Putnam. 2013. 464p. ISBN 9780399171543. $30. MUSIC
British singer and performer Morrissey's long-awaited autobiography is at once insightful and hyperbolic. There is an almost melodious flow to his writing, and anecdotes and examinations follow one another as 50-plus years of history are placed in a volume that lacks chapters and any real section breaks. Often humorous and at times self-deprecating in tone, this is very much the story of Steven Patrick Morrissey—his first meeting with guitarist Johnny Marr (with whom he would found the seminal 1980s band The Smiths) doesn't occur until about a third of the way through. The exploration of his early years offers a fascinating look at an emerging postwar Manchester, where touring pop stars like David Bowie would later serve as both influence and escape.
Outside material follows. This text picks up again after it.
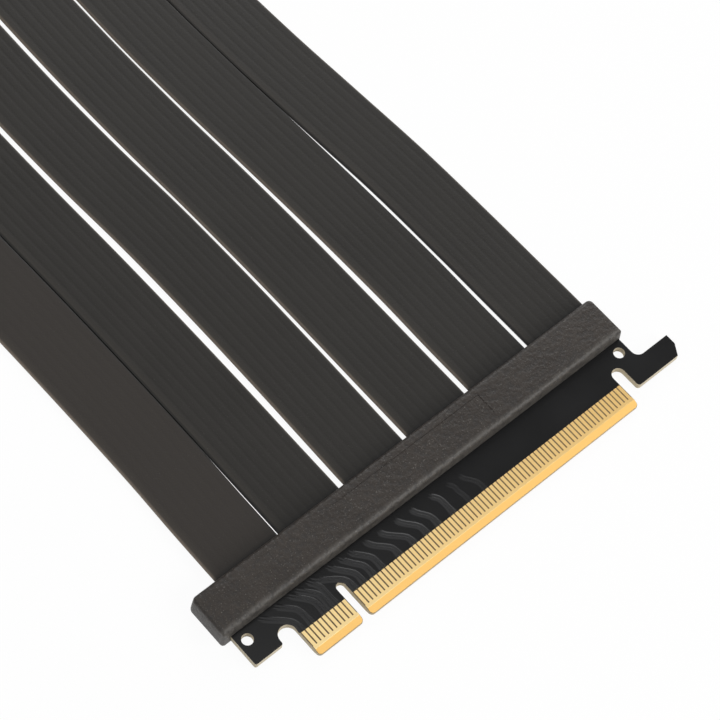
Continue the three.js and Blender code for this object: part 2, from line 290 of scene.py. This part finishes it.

He doesn't shy from airing grievances: a particular sore spot is the 1990s court case in which former Smiths drummer Mike Joyce successfully sued Morrissey and Marr for royalties. Those looking for details of Morrissey's personal life outside of music will be disappointed, however; more space is allocated to his penchant for rescuing ailing animals than his romantic relationships. Readers almost know him more and less at the memoir's conclusion, as Morrissey remains ever the enigma.
VERDICT Highly recommended, especially for fans of the Smiths and 1980s music.